I remember the impression the festival first made on me in 1999. Bo, Billy Jack and I attended Hillbilly Days in advance of the historic “Hatfield McCoy Reunion” in 2000, both to promote our fledgling festival and to learn the logistics of hosting one. The spectacle of Shiners in their full hillbilly regalia and custom jalopies was a wonder to behold. Hundreds of vendors, carnival rides and games lined closed city streets as thousands of visitors packed into Pikeville for the three-day event. Equally inspiring and intimidating, Hillbilly Days had a profound effect on our reunion planning.

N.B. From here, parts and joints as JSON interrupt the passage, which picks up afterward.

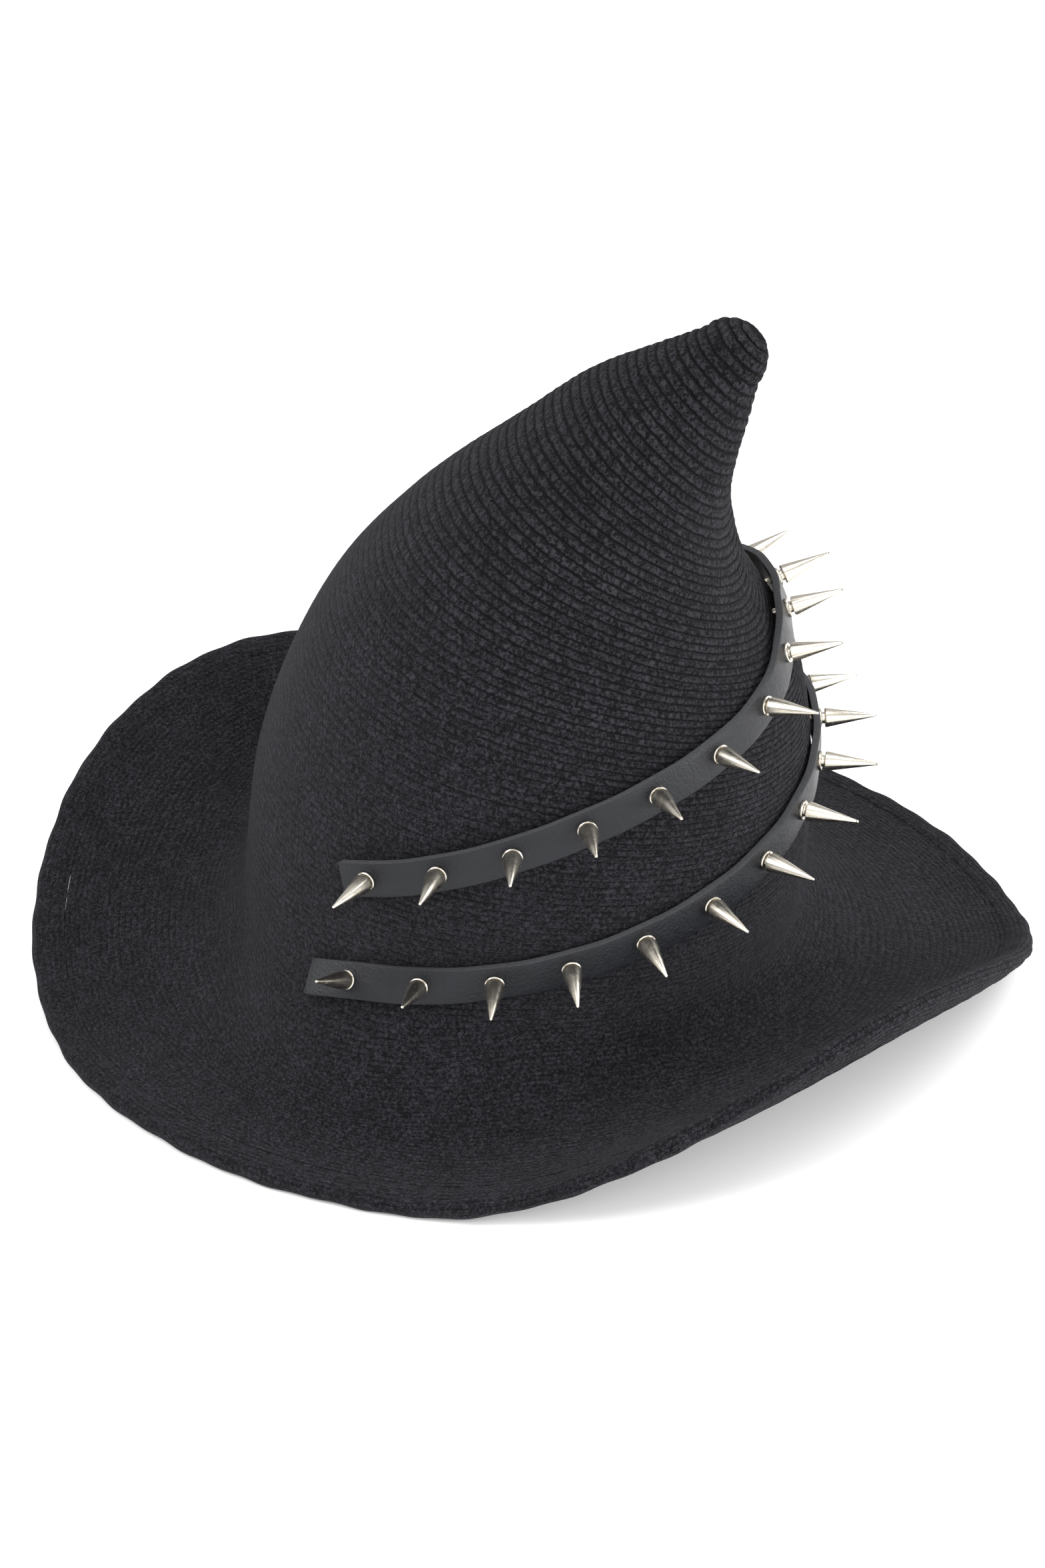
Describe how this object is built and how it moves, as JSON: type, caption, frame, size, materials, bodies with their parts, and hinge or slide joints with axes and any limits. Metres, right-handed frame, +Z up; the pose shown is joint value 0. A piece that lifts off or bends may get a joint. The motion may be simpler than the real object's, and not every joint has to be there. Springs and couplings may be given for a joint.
{
  "type": "witch hat",
  "caption": "Black knitted witch hat with a bent pointed crown, a wavy wired brim and two leather straps of metal cone spikes round the crown.",
  "frame": {"origin": "on the surface the hat rests on, under the middle of its outline", "axes": "+Z up, -Y towards the wearer's face, +Y towards the back where the tip leans, +X towards the wearer's left"},
  "size_m": [0.3098, 0.355, 0.2548],
  "materials": {
    "knit": "fuzzy wool-blend rib knit, charcoal black",
    "ribbon": "black grosgrain",
    "leather": "black fine-grain imitation leather, semi-gloss",
    "nickel": "polished nickel plate",
    "wire": "drawn steel wire"
  },
  "bodies": {
    "root": {"crown": "knit", "brim": "knit", "brim_hem": "knit", "brim_wire": "wire", "sweatband": "ribbon", "upper_strap": "leather", "lower_strap": "leather", "upper_spike_01": "nickel", "upper_spike_02": "nickel", "upper_spike_03": "nickel", "upper_spike_04": "nickel", "upper_spike_05": "nickel", "upper_spike_06": "nickel", "upper_spike_07": "nickel", "upper_spike_08": "nickel", "upper_spike_09": "nickel", "upper_spike_10": "nickel", "upper_spike_11": "nickel", "upper_spike_12": "nickel", "upper_spike_13": "nickel", "upper_spike_14": "nickel", "upper_spike_15": "nickel", "upper_spike_16": "nickel", "upper_spike_17": "nickel", "lower_spike_01": "nickel", "lower_spike_02": "nickel", "lower_spike_03": "nickel", "lower_spike_04": "nickel", "lower_spike_05": "nickel", "lower_spike_06": "nickel", "lower_spike_07": "nickel", "lower_spike_08": "nickel", "lower_spike_09": "nickel", "lower_spike_10": "nickel", "lower_spike_11": "nickel", "lower_spike_12": "nickel", "lower_spike_13": "nickel", "lower_spike_14": "nickel", "lower_spike_15": "nickel", "lower_spike_16": "nickel", "lower_spike_17": "nickel", "lower_spike_18": "nickel"}
  },
  "joints": []
}
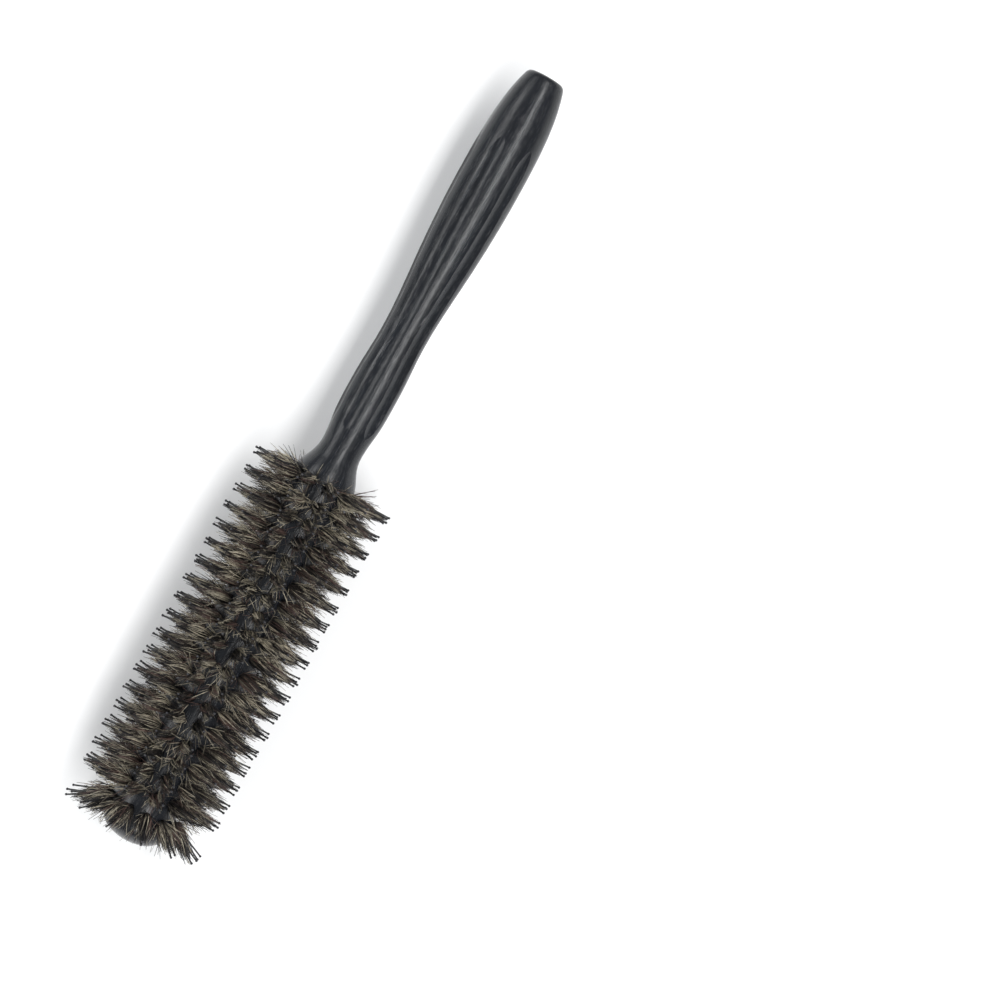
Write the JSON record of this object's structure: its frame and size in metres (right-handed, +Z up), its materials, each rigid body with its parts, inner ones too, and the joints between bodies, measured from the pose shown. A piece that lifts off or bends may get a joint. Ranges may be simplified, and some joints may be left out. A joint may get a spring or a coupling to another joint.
{
  "type": "round hair brush",
  "caption": "Round barrel hair brush: black lacquered turned wood handle and barrel in one piece, fluted grip, stapled rows of boar bristle tufts with longer ball-tipped nylon pins.",
  "frame": {"origin": "on the surface that the brush lies on, under the middle of its overall length", "axes": "+X along the brush's axis from the butt of the handle to the nose of the barrel, +Z up, with the brush lying level on two rows of its pins"},
  "size_m": [0.25, 0.0436, 0.0436],
  "materials": {
    "lacquered_wood": "black stain under satin lacquer",
    "boar_bristle": "natural mixed brown and black bristle",
    "nylon_pin": "black nylon, semi-gloss",
    "staple_wire": "bright flattened wire"
  },
  "bodies": {
    "root": {"turned_body": "lacquered_wood", "boar_row_01": "boar_bristle", "boar_row_02": "boar_bristle", "boar_row_03": "boar_bristle", "boar_row_04": "boar_bristle", "boar_row_05": "boar_bristle", "boar_row_06": "boar_bristle", "boar_row_07": "boar_bristle", "boar_row_08": "boar_bristle", "boar_row_09": "boar_bristle", "boar_row_10": "boar_bristle", "boar_row_11": "boar_bristle", "boar_row_12": "boar_bristle", "pin_row_01": "nylon_pin", "pin_row_02": "nylon_pin", "pin_row_03": "nylon_pin", "pin_row_04": "nylon_pin", "pin_row_05": "nylon_pin", "pin_row_06": "nylon_pin", "pin_row_07": "nylon_pin", "pin_row_08": "nylon_pin", "pin_row_09": "nylon_pin", "pin_row_10": "nylon_pin", "pin_row_11": "nylon_pin", "pin_row_12": "nylon_pin", "staple_row_01": "staple_wire", "staple_row_02": "staple_wire", "staple_row_03": "staple_wire", "staple_row_04": "staple_wire", "staple_row_05": "staple_wire", "staple_row_06": "staple_wire", "staple_row_07": "staple_wire", "staple_row_08": "staple_wire", "staple_row_09": "staple_wire", "staple_row_10": "staple_wire", "staple_row_11": "staple_wire", "staple_row_12": "staple_wire"}
  },
  "joints": []
}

Since the festival portion of our annual events could never hope to reach the standard set by the Shriners, we redoubled our efforts to focus instead on the “reunion” aspects of our get-together.

This year’s event was an opportunity to make new family acquaintances. Jack Hatfield of Sarasota, Florida, the great-great- great grandson of “Devil Anse” Hatfield, was on hand to sign copies of his new cookbook. For the first time, members of the cast of the “Hatfield McCoy Dinner Show” in Pigeon Forge, Tennessee were in Pikeville to promote their show and to learn more about Hatfield-McCoy history. On Sunday morning following the festival, I had the chance to escort Barbara Joines, chief operating officer of the theater, and her husband on a guided tour of Dils Cemetery and the McCoy family homestead in Hardy, KY.

At the close of Hillbilly Days, Bobbi and I accepted an invitation from Tony Tackett to visit the Hatfield McCoy Dinner Show theater in Pigeon Forge. The staff of the theater was cordial and accommodating. David Fee, CEO of the theater’s parent company, Fee/Hedrick Entertainment, gave us a personal tour of the facility and highlighted its recent renovations. Jack Hatfield and I also had the chance to advance our modeling careers, posing for a series of promotional photographs.

From Pikeville to Pigeon Forge, the weekend was a testimony to the enduring longevity of the Hatfields and McCoys. As Hillbilly Days enters its fourth decade, the “Hatfields and McCoys” will continue to be part of the celebration for the thousands who visit Pikeville each year. For those making the trip to Pigeon Forge, the Hatfield McCoy Dinner Show presents “feudin’ family values” in a way that only the Hatfields and McCoys can. Now in its fifth year, the Hatfield McCoy Dinner Show is one of the most popular entertainment venues in Tennessee. The legacy of the Hatfields and McCoys continues.